2017年1月6日 星期五

2016年

我的人生跟這個假聖誕老人一樣荒謬。
話又說回來,這裡面好像有一種嚴肅的cross gender cosplay歡慶意味在,非常完美。


2016年國際書展將邁入尾聲。

想來,2014年我還脫離拖沓萬千的在校園裡封閉的氣旋裡打轉,2015年下半年就光速畢業、搬家、找到工作、開始工作、在社內失業、轉業,接著又開始工作。

2016年,我已經別著傳說中的專業人士證,不專業的在國際書展場子裡走來逛去,報名專業人士論壇試圖變聰明,跟著編輯們參加國際版權交易,並拒絕可能有一千次國家地理雜誌業務員的推銷(為什麼,他們都這麼蹦、蹦、跳、跳?)。

人生一旦趕進度,大家都比快。
一不留神,我姊的孩子都要會說話了(而阿姨的薪水還不會說話這樣)。

(阿姨養不起爸媽,養不起小姪女,只養得起一點點的自己,但正準備著變為一塊肥沃的農地,期待有天能長棵大樹隨風搖曳)

要說從2015年下半年到2016年初,我最深刻的體會是什麼?也許,是各式各樣的實證吧。


首先,是自我定位的問題。

過去上以愛老師課的時候,曾經有門課必須每週寫讀書摘要。老師認為,一個人如果不會寫,那麼也一定說不好,邏輯和論述的方法必須自己親筆寫出來,才能知道是什麼樣子,才有個實際的客體供自身審視,才能明白自己的想法是什麼,都在說些什麼話?

你寫出來的東西生什麼樣,你的腦子就什麼樣。

從一個人寫的文章,能夠某種程度看出這個人究竟笨還是聰明?而人容易習慣,也容易受影響,笨的文章看多了,你就變笨;聰明的文章覽多了,你就變聰明(或是,我有自己的另一方向解:變得自視甚高)。

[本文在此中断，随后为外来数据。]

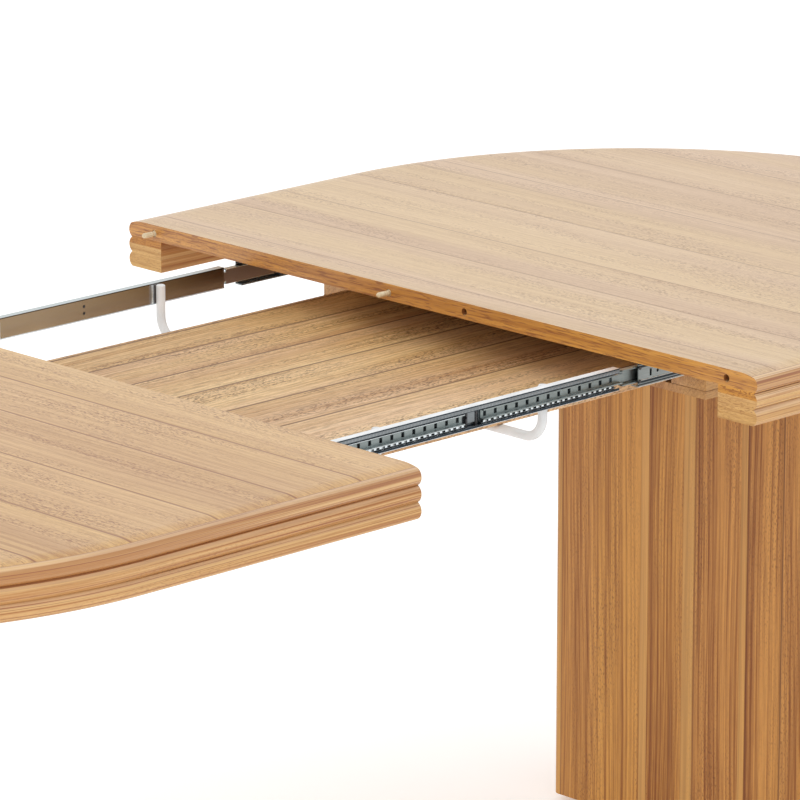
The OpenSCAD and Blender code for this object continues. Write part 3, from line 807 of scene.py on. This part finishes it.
def tapered(edges, x, y, share):
    """Narrows or widens a ring round the rod's middle."""
    for vert in {v for e in edges for v in e.verts}:
        vert.co.x = x + (vert.co.x - x) * share
        vert.co.y = y + (vert.co.y - y) * share


for name in ("carrier_bar_right", "carrier_bar_left"):
    bar_low, bar_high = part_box(name)
    rod = (bar_high.x - bar_low.x) / 2
    x = (bar_low.x + bar_high.x) / 2
    reach = bar_high.y - rod
    tip, bend_z = bar_high.z - tip_height, bar_low.z + rod + bend_radius
    bm = bmesh.new()
    circle = {"cap_ends": True, "segments": rod_steps, "radius": rod * tip_share}
    matrix = Matrix.Translation((x, reach, bar_high.z))
    ring = bmesh.ops.create_circle(bm, matrix=matrix, **circle)
    edges = run(bm, edges_at(ring["verts"]), 2, tip)
    tapered(edges, x, reach, 1 / tip_share)
    edges = run(bm, edges, 2, bend_z)
    edges = bend(bm, edges, (x, reach - bend_radius, bend_z))
    edges = run(bm, edges, 1, bend_radius - reach)
    edges = bend(bm, edges, (x, bend_radius - reach, bend_z))
    edges = run(bm, run(bm, edges, 2, tip), 2, bar_high.z)
    tapered(edges, x, -reach, tip_share)
    bmesh.ops.contextual_create(bm, geom=edges)
    to_piece(bm, name + "_rod", white_coat, "carriage", [name])

# Telescopic slides
# Zinc-plated sheet steel: a painted reflection makes it bright where it faces up, and a dull blue
# grey on the webs. The tracks rolled into the outer channels carry painted shade, as they stand
# back from the web.


def make_zinc_group():
    """Zinc plating: brushed and clouded, with one colour on its upright faces and a brighter
    painted reflection on top.
    """
    colours, outlets = ("Dull", "Bright"), ("Colour", "Gloss", "Relief")
    group, come = start_group("zinc", ("Place",), ("Rough",), colours, outlets)
    x, y, z = split(come["Place"])
    brushed = grain_noise((x, y, z), 8.0, 1100.0, 2.0)
    cloud = grain_noise((x, y, z), 40.0, 70.0, 2.0, 5.0)
    # painted reflection: faces that look up take the bright colour
    up = facing(group)[2].step(0.45, 0.80)
    tone = (brushed * 0.6 + cloud * 0.4).step(0.3, 0.7, 0.80, 1.12)
    colour = up.mix(come["Dull"], come["Bright"]).tinted(join(tone, tone, tone))
    return end_group(group, Colour=colour, Gloss=come["Rough"] + brushed * 0.15, Relief=brushed)


zinc_group = make_zinc_group()
channel_low, channel_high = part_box("middle_channel_far")
slide_z = (channel_low.z + channel_high.z) / 2
neck_start = 0.2320
# the near-black of painted shade in the outer channels' tracks and of the painted shadow along the
# runners' necks
painted_shade_grey = (0.035, 0.040, 0.044)


def zinc_material(name, dull, bright, rough, add_painted_light=None):
    """Zinc plating, with the painted shade and reflection that one kind of channel has."""
    material, shader, place = start_material(name)
    inlets = {"Place": place, "Dull": dull, "Bright": bright, "Rough": rough}
    looks = use_group(place.tree, zinc_group, inlets)
    if add_painted_light:
        add_painted_light(place, looks)
    finish_material(shader, looks, 0.00005)
    shader.inputs["Metallic"].default_value = 1.0
    return material


def rolled_tracks(place, looks):
    """Painted shade in the ball tracks of an outer channel, left out along a thin line down each
    one's middle.
    """
    height = abs(split(place)[2] - slide_z)
    track_shade = height.step(0.0069, 0.0076) * height.step(0.0121, 0.0127, 1.0, 0.0)
    unshaded_line = abs(height - 0.0103).step(0.0003, 0.0006, 0.8, 0.0)
    looks["Colour"] = (track_shade - unshaded_line).most(0.0).mix(looks["Colour"], painted_shade_grey)


def back_share(place):
    """A mask of the upright faces that look inwards, towards the stored leaf."""
    x, y, z = facing(place.tree)
    inward = (split(place)[1] * y).step(-0.1, 0.0, 1.0, 0.0)
    return abs(z).step(0.3, 0.5, 1.0, 0.0) * inward


def lips_and_back(place, looks):
    """A middle channel: painted shade on its lips' borders, a grey top painted as shade on the far
    one, and a warm painted reflection on its back.
    """
    x, y, z = split(place)
    height = z - slide_z
    # painted shade: near-black lines along the lips' borders and under the upper lip, on upright
    # faces
    border = height.step(0.0108, 0.0112).most(height.step(-0.0096, -0.0092, 1.0, 0.0))
    border = border.most(abs(height - 0.0071).step(0.0002, 0.0005, 1.0, 0.0))
    upward = facing(place.tree)[2]
    border = border * abs(upward).step(0.3, 0.5, 1.0, 0.0)
    # painted shade: the far channel's top is painted grey
    far_top_shade = upward.step(0.45, 0.80) * y.step(0.0, 0.1)
    looks["Colour"] = far_top_shade.mix(looks["Colour"], (0.58, 0.63, 0.63))
    front = border.mix(looks["Colour"], (0.030, 0.040, 0.050))
    # painted reflection on the back faces: pale grey turning to a darker warm brown along the
    # channel, with painted shade along the back's top
    along = (x * y.math("SIGN")).step(-0.10, 0.23)
    back = along.mix((0.567, 0.592, 0.605), (0.28, 0.250, 0.242))
    back = height.step(0.0110, 0.0114).mix(back, (0.10, 0.09, 0.085))
    share = back_share(place)
    looks["Colour"] = share.mix(front, back)
    looks["Gloss"] = looks["Gloss"] * share.step(0.0, 1.0, 1.0, 0.5)


def neck_and_back(place, looks):
    """A runner: painted shadow of its flanges as a dark line along its neck, and a darker, warm
    painted reflection on its back.
    """
    x, y, z = split(place)
    # painted shadow of the flanges: a dark line along the neck
    flange_shadow = abs(abs(z - slide_z) - 0.0064).step(0.0002, 0.0005, 0.8, 0.0)
    flange_shadow = flange_shadow * abs(x).math("GREATER_THAN", neck_start)
    front = flange_shadow.mix(looks["Colour"], painted_shade_grey)
    # painted reflection: the back faces are darker and warm
    looks["Colour"] = back_share(place).mix(front, (0.33, 0.270, 0.245))


# of each zinc, the colour of its upright faces, the painted reflection on its top faces, and its
# roughness
channel_looks = ((0.22, 0.24, 0.25), (0.93, 0.95, 0.96), 0.30)
outer_looks = ((0.30, 0.33, 0.325), (0.90, 0.93, 0.95), 0.32)
runner_looks = ((0.26, 0.295, 0.29), (0.62, 0.68, 0.70), 0.34)
zinc_channel = zinc_material("slide_zinc", *channel_looks, lips_and_back)
zinc_outer = zinc_material("outer_zinc", *outer_looks, rolled_tracks)
zinc_runner = zinc_material("runner_zinc", *runner_looks, neck_and_back)
zinc_cage = zinc_material("cage_zinc", (0.16, 0.18, 0.19), (0.42, 0.46, 0.48), 0.34)
ball_steel = zinc_material("ball_steel", (0.55, 0.57, 0.58), (0.75, 0.77, 0.78), 0.12)
screw_zinc = zinc_material("screw_zinc", (0.22, 0.23, 0.24), (0.35, 0.36, 0.37), 0.32)
# the nodes that keep their shape, by words in their names
kept_nodes = (
    ("middle_channel", zinc_channel), ("right_channel_near", zinc_outer),
    ("right_channel_far", zinc_outer), ("left_channel_near", zinc_outer),
    ("left_channel_far", zinc_outer), ("runner_near", zinc_runner), ("runner_far", zinc_runner),
    ("ball_cage", zinc_cage), ("_balls", ball_steel), ("screws", screw_zinc),
    ("bolts", screw_zinc), ("shoes", nylon), ("stops", nylon), ("buffers", nylon),
)
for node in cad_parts:
    for words, material in kept_nodes:
        if words in node:
            dress(node, material)

# Rolled edges of the slides
# Thin beads run along the rolled borders of the channels and of one runner in each half, in a
# bright zinc that is a painted highlight. The upper lip of a middle channel is pressed into small
# ribs, tabs of the cages in the same painted highlight show between the balls, and each outer
# channel's mouth has two black nylon studs, as painted shade in the open ends of its ball tracks.
zinc_rib = zinc_material("rib_zinc", (0.27, 0.29, 0.30), (0.45, 0.48, 0.50), 0.36)
# painted highlight: the bright zinc of the edge beads, welds and cage tabs
zinc_highlight = zinc_material("highlight_zinc", (0.72, 0.78, 0.80), (0.90, 0.93, 0.95), 0.25)
lip_bead, back_bead, runner_bead, outer_bead = 0.0003, 0.0006, 0.0004, 0.00045
bead_sides = 10
outer_bead_length, outer_bead_drop, outer_bead_sink = 0.12, 0.0005, 0.0001
track_border = 0.0068
rib_pitch, rib_width, rib_height, rib_depth, rib_edge = 0.005, 0.002, 0.0026, 0.00012, 0.00005
rib_drop, first_rib = 0.0018, 0.003
tab_pitch, tab_width, tab_height, tab_depth, tab_edge = 0.008, 0.0034, 0.0026, 0.0005, 0.0001
tab_rise = 0.0001
weld_x, weld_half, weld_depth, weld_rise, weld_edge = 0.0085, 0.0015, 0.0012, 0.0012, 0.0004
plug_points = [(0, 0), (0.0018, 0), (0.0018, 0.0011), (0, 0.0011)]
plug_x, plug_z, plug_shift, plug_steps = 0.012, 0.004, 0.0001, 16
stud_points = [(0, 0), (0.0020, 0), (0.0020, 0.0010), (0.0015, 0.0015), (0, 0.0015)]
stud_x, stud_z, stud_sink, stud_steps = 0.0022, 0.0075, 0.0002, 20
runner_half = 0.0058
shoe_length = 0.020


def edge_rod(bm, x0, x1, y, z, radius):
    """A thin round bead along the border of a sheet."""
    matrix = Matrix.Translation(((x0 + x1) / 2, y, z)) @ Matrix.Rotation(math.pi / 2, 4, "Y")
    rod = {"cap_ends": True, "segments": bead_sides, "radius1": radius, "radius2": radius}
    bmesh.ops.create_cone(bm, matrix=matrix, depth=x1 - x0, **rod)


highlight_edges, ribs, plugs = bmesh.new(), bmesh.new(), bmesh.new()
for side in (-1, 1):
    lip, back = side * channel_high.y, side * channel_low.y
    for y, bead in ((lip, lip_bead), (back, back_bead)):
        edge_rod(highlight_edges, channel_low.x, channel_high.x, y, channel_low.z + bead, bead)
    for name in ("carrier_bar_right", "carrier_bar_left"):
        bar_low, bar_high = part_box(name)
        x = (bar_low.x + bar_high.x) / 2 - side * weld_x
        inner, outer = sorted((back - side * weld_depth, back))
        weld_low = Vector((x - weld_half, inner, channel_low.z + weld_rise))
        weld_high = Vector((x + weld_half, outer, bar_high.z))
        soft_box(highlight_edges, weld_low, weld_high, weld_edge)
    for z in (slide_z - plug_z, slide_z + plug_z):
        plug_place = (side * plug_x, back + side * plug_shift, z)
        lathe(plugs, plug_points, plug_place, (0, side, 0), plug_steps)
    inner, outer = sorted((lip, lip + side * rib_depth))
    top = channel_high.z - rib_drop
    for step in range(int((channel_high.x - channel_low.x) / rib_pitch)):
        x = channel_low.x + first_rib + step * rib_pitch
        rib_low = Vector((x, inner, top - rib_height))
        soft_box(ribs, rib_low, Vector((x + rib_width, outer, top)), rib_edge)
to_piece(highlight_edges, "middle_channel_edges", zinc_highlight, "carriage")
to_piece(ribs, "middle_channel_ribs", zinc_rib, "carriage")
to_piece(plugs, "middle_channel_plugs", nylon, "carriage")
outer_low, outer_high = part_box("right_channel_far")
mouth = outer_low.x
for side in ("right", "left"):
    half, turned = f"{side}_half", side == "left"
    bm = bmesh.new()
    # both borders of the right half's far runner; turned round, of the left half's near one
    for name in ("right_runner_near", "right_runner_far"):
        runner_low, runner_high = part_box(name)
        neck_end = runner_high.x - shoe_length
        neck_half = runner_high.z - slide_z
        y = abs(runner_high.y)
        for up in (-1, 1):
            z = slide_z + up * (runner_half - runner_bead)
            edge_rod(bm, runner_low.x, neck_start, y, z, runner_bead)
            z = slide_z + up * (neck_half - runner_bead)
            edge_rod(bm, neck_start, neck_end, y, z, runner_bead)
    runners = f"{side}_runners"
    to_piece(bm, f"{side}_runner_edges", zinc_highlight, runners, (), turned)
    bm = bmesh.new()
    for turn, name in ((-1, "right_ball_cage_near"), (1, "right_ball_cage_far")):
        cage_low, cage_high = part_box(name)
        rim_y = cage_high.y if turn > 0 else cage_low.y
        inner, outer = sorted((rim_y - turn * tab_depth, rim_y))
        for step in range(int((cage_high.x - cage_low.x) / tab_pitch)):
            x = cage_low.x + (step + 0.5) * tab_pitch - tab_width / 2
            tab_low = Vector((x, inner, cage_low.z + tab_rise))
            tab_high = Vector((x + tab_width, outer, cage_low.z + tab_height))
            soft_box(bm, tab_low, tab_high, tab_edge)
    cages = f"{side}_cages"
    to_piece(bm, f"{side}_cage_tabs", zinc_highlight, cages, (), turned)
    bm, shade_studs = bmesh.new(), bmesh.new()
    bead_low, bead_high = outer_low.z + outer_bead_drop, outer_high.z - outer_bead_drop
    for turn in (-1, 1):
        for z in (bead_low, slide_z - track_border, bead_high):
            y = turn * (outer_high.y - outer_bead_sink)
            edge_rod(bm, mouth, mouth + outer_bead_length, y, z, outer_bead)
        # painted shade: black studs stand in the open ends of the ball tracks at the mouth
        for z in (slide_z - stud_z, slide_z + stud_z):
            y = turn * (outer_high.y - stud_sink)
            lathe(shade_studs, stud_points, (mouth + stud_x, y, z), (0, turn, 0), stud_steps)
    to_piece(bm, f"{side}_channel_edges", zinc_highlight, half, (), turned)
    to_piece(shade_studs, f"{side}_mouth_shade_studs", nylon, half, (), turned)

我寫了半學期的摘要,好像模模糊糊地建立了一些些自我,有點幼稚,有點蠻幹,有點聰明,有點任性,又有點愚蠢。這個自我,後來在寫論文的過程中變得具體,在捍衛自身的看法與論述時變得強悍,不近人情、不講道理,彷彿蟬的薄翅,在熾熱的台中艷陽下變得透明,雖然不似鑽石堅不可碎,但足以抵禦強風,可以隨時擺好和教授吵架的態勢。

不管再給我幾次機會,我還是會那樣寫,還是會那樣看事情。
透過觀景窗見到的景色,我自己明白,就算要改,也是我自己的事。

「即使數年後會後悔,那也該是我自己的後悔。」這樣的認知,漸漸隨著時間與事件快速的累積變得清晰起來。

出了學校,進了社會,最讓人不習慣,也最讓人變得堅強並成長的,便是自己越來越像個「個體」,不再有老師教你怎麼做,也不再有同學供你與其共同迷失與徬徨,你只是個飄盪於人群中的小小個體。

如果社會是一片汪洋,你就是汪洋中的一縷浮藻,隨浪潮高低起伏;如果人群是片草原,你就是草原上那縷特別細小的嫩芽,隨春雨日漸抽長。說沒人和你在一塊,天天也有人與你說話;說有人和你同在,卻也天天沒人真正理你,於是,你真正有了做自己的時間。

這和花一小時看本書,兩小時聽場音樂會、看場電影不同,並非選擇做與不做,或要做些什麼的問題,而是你開始自然而然的做某些事,而那些事,都是必要之事。

很快的,你發展出自己的工作方式,成為真正獨立運作的個體,協調周身的一切。突然間,過年要發幾個紅包、包多少錢?什麼時候要去做健康檢查?跟誰聯絡之前和誰說一下比較好?這個人是不是對我有敵意?這件事這樣表現好嗎?究竟是自己太廢還是別人太廢?我們走的這條路,真正能通往未來嗎?

很快的,我們都要找出這些必要的答案。
那不是喜歡與否的問題,而是如水就下、太陽明日依舊升起。